## Problem
Write out the lines from the top of the material through the line with "return np.stack([start, end, middle", exactly and with nothing added.

## Provided data
┏━━
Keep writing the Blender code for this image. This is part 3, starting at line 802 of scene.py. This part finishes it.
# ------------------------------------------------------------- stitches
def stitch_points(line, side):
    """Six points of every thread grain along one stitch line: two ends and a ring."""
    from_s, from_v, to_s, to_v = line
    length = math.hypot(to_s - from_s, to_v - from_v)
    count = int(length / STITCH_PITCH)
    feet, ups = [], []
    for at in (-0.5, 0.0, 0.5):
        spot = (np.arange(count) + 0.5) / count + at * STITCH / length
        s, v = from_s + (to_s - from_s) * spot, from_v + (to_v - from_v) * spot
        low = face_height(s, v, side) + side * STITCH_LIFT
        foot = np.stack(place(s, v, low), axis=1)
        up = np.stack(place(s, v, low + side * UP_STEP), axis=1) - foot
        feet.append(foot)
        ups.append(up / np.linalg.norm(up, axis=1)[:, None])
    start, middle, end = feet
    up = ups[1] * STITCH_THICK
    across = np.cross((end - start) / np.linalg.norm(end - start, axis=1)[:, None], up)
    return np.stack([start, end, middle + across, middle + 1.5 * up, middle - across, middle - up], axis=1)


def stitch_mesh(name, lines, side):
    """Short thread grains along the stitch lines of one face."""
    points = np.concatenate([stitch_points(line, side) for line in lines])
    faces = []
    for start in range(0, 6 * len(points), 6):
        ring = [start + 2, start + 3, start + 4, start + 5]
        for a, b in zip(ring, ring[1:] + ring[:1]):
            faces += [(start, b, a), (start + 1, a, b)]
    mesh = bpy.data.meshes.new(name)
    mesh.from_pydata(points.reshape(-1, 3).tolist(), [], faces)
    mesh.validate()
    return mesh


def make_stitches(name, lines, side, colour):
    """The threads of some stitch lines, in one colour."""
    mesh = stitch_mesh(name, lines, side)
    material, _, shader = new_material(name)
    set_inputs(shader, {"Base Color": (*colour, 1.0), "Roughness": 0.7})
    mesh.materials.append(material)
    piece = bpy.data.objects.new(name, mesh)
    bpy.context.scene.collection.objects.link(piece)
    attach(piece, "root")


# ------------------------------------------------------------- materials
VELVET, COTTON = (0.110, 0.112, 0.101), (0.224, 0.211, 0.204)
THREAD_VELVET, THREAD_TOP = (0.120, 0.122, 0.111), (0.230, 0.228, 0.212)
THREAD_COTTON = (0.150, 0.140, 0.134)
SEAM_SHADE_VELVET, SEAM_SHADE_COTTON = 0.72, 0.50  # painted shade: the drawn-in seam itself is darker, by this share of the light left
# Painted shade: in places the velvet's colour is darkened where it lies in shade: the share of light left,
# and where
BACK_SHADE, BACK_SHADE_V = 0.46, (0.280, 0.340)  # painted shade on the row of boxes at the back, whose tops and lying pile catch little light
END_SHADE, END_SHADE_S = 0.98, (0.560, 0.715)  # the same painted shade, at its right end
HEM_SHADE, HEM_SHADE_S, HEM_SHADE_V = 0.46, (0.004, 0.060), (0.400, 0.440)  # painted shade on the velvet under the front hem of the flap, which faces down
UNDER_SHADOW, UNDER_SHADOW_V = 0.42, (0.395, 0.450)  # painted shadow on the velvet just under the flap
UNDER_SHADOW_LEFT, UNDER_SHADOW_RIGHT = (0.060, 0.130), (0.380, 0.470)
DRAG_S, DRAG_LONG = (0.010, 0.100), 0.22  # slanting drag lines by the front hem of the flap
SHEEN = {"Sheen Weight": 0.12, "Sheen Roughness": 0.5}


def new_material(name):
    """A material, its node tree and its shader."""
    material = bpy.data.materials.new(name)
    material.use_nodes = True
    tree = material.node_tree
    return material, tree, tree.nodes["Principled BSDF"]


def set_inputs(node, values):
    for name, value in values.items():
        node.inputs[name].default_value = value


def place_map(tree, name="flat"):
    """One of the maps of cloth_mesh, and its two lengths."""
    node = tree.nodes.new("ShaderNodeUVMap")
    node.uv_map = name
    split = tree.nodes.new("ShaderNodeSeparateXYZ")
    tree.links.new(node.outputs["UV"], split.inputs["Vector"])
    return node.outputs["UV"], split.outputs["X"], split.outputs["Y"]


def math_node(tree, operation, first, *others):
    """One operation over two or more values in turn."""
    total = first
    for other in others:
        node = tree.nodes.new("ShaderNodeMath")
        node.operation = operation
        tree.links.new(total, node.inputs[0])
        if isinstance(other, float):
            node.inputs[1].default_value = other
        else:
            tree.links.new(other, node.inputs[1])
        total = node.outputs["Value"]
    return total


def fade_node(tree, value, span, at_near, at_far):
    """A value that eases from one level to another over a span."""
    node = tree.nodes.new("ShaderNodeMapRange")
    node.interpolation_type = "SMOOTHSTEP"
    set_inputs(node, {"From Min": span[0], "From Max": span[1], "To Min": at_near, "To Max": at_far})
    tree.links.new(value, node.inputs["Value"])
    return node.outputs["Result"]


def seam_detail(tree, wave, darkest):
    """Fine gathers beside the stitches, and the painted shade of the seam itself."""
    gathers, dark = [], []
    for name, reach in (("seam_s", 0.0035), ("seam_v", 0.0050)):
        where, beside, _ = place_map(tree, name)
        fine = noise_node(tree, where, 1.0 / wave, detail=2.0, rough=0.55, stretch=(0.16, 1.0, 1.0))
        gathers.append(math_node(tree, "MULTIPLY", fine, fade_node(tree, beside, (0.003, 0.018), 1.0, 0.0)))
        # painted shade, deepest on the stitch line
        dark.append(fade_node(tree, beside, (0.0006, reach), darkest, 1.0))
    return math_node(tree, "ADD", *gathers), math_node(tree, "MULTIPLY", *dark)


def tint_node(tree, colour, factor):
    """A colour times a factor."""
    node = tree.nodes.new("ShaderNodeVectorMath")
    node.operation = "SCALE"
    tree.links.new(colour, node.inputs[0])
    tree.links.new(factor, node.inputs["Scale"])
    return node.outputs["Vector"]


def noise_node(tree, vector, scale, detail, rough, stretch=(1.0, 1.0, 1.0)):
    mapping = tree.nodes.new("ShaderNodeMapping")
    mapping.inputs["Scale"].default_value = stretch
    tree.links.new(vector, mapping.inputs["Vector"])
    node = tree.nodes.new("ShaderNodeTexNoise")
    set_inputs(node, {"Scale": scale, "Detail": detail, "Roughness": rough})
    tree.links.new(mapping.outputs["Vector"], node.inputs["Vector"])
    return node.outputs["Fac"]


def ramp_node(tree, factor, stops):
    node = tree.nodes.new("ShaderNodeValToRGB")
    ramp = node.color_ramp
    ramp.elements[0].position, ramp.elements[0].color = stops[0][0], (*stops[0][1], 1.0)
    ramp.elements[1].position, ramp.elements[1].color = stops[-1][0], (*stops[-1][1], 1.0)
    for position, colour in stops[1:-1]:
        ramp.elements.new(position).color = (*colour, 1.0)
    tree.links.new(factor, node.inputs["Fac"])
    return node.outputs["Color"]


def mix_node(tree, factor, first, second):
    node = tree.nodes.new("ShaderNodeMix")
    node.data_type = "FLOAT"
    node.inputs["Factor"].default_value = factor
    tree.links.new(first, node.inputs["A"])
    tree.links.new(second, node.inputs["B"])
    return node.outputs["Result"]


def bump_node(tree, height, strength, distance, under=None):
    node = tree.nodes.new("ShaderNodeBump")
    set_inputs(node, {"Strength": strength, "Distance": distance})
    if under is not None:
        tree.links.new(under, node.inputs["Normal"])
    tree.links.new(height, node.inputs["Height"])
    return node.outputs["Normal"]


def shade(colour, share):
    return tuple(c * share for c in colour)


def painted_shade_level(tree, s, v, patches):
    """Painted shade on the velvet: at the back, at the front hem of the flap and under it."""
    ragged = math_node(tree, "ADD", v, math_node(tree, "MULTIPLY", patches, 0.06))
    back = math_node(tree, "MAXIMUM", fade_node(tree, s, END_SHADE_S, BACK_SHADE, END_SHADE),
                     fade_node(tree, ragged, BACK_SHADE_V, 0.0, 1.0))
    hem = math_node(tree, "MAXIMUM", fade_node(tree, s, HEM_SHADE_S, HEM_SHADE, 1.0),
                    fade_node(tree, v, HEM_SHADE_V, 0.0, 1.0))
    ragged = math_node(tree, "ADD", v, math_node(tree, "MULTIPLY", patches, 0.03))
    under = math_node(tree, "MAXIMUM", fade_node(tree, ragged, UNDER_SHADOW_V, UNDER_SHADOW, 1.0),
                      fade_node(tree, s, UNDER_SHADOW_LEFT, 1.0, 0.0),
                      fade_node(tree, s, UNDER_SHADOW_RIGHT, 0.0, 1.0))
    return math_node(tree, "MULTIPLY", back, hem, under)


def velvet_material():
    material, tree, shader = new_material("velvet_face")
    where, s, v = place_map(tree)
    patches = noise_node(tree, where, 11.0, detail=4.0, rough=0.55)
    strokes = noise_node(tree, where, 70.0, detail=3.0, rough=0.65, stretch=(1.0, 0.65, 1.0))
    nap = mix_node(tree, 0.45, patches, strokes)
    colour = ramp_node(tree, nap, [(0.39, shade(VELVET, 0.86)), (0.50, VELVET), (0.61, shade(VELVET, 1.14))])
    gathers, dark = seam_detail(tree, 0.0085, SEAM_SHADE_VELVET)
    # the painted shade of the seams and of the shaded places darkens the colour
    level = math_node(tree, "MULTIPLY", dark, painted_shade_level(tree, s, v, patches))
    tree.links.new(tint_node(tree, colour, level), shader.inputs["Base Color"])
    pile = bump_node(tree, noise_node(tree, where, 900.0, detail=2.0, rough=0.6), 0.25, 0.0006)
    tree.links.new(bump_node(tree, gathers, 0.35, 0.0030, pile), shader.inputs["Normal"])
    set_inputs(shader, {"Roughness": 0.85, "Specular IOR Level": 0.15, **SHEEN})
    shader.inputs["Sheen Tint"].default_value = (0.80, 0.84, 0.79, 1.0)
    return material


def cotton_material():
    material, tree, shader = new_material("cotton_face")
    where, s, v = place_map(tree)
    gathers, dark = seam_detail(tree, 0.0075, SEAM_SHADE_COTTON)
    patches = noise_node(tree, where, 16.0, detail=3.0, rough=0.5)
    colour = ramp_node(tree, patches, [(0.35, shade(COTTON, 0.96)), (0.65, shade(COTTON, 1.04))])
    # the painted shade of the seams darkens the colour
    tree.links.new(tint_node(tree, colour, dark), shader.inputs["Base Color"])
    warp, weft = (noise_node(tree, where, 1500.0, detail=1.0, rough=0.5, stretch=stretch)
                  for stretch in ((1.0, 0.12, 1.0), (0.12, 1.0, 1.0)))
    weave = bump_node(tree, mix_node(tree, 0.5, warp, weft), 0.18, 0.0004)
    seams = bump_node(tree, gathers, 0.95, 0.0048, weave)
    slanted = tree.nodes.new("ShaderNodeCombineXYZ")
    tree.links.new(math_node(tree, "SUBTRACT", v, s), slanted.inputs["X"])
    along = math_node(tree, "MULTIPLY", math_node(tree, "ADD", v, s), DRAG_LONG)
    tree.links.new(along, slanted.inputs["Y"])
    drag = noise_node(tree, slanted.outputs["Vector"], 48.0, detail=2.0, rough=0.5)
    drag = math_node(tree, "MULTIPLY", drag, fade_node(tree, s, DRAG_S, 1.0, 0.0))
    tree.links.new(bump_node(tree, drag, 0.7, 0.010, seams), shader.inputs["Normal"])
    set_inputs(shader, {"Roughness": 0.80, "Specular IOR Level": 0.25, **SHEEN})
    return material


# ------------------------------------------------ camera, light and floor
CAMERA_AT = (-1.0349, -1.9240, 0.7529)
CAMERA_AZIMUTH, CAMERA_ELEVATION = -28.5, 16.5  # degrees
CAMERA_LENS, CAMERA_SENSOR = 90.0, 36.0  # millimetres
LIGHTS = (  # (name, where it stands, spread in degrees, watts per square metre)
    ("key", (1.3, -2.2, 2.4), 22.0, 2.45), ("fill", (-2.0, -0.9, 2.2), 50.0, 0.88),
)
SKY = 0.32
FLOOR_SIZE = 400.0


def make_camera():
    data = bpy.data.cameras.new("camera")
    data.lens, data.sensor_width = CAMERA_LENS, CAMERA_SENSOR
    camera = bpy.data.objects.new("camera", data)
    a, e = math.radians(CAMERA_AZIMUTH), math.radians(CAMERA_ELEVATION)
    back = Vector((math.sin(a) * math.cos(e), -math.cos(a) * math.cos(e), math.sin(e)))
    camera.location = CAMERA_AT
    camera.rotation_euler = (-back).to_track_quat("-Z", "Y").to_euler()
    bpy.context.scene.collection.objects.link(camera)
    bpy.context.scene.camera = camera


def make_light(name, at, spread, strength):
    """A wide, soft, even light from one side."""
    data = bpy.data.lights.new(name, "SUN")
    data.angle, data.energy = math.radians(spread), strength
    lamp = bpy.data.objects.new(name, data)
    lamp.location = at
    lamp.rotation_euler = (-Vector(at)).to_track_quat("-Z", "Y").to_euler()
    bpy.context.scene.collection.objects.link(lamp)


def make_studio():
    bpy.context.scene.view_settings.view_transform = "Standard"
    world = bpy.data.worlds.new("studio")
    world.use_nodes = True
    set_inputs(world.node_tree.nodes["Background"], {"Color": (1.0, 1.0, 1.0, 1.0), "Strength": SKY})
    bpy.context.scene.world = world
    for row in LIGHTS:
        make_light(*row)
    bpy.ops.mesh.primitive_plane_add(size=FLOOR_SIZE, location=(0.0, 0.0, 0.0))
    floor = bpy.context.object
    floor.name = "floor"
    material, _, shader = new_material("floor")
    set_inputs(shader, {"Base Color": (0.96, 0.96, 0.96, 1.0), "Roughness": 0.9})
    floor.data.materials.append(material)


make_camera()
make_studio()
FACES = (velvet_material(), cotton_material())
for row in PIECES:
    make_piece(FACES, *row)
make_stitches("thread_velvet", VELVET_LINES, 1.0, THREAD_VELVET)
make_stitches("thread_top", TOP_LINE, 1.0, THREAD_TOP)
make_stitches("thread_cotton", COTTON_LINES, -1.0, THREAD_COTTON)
┗━━
## Response
Keep writing the Blender code for this image. This is part 3, starting at line 802 of scene.py. This part finishes it.
# ------------------------------------------------------------- stitches
def stitch_points(line, side):
    """Six points of every thread grain along one stitch line: two ends and a ring."""
    from_s, from_v, to_s, to_v = line
    length = math.hypot(to_s - from_s, to_v - from_v)
    count = int(length / STITCH_PITCH)
    feet, ups = [], []
    for at in (-0.5, 0.0, 0.5):
        spot = (np.arange(count) + 0.5) / count + at * STITCH / length
        s, v = from_s + (to_s - from_s) * spot, from_v + (to_v - from_v) * spot
        low = face_height(s, v, side) + side * STITCH_LIFT
        foot = np.stack(place(s, v, low), axis=1)
        up = np.stack(place(s, v, low + side * UP_STEP), axis=1) - foot
        feet.append(foot)
        ups.append(up / np.linalg.norm(up, axis=1)[:, None])
    start, middle, end = feet
    up = ups[1] * STITCH_THICK
    across = np.cross((end - start) / np.linalg.norm(end - start, axis=1)[:, None], up)
    return np.stack([start, end, middle + across, middle + 1.5 * up, middle - across, middle - up], axis=1)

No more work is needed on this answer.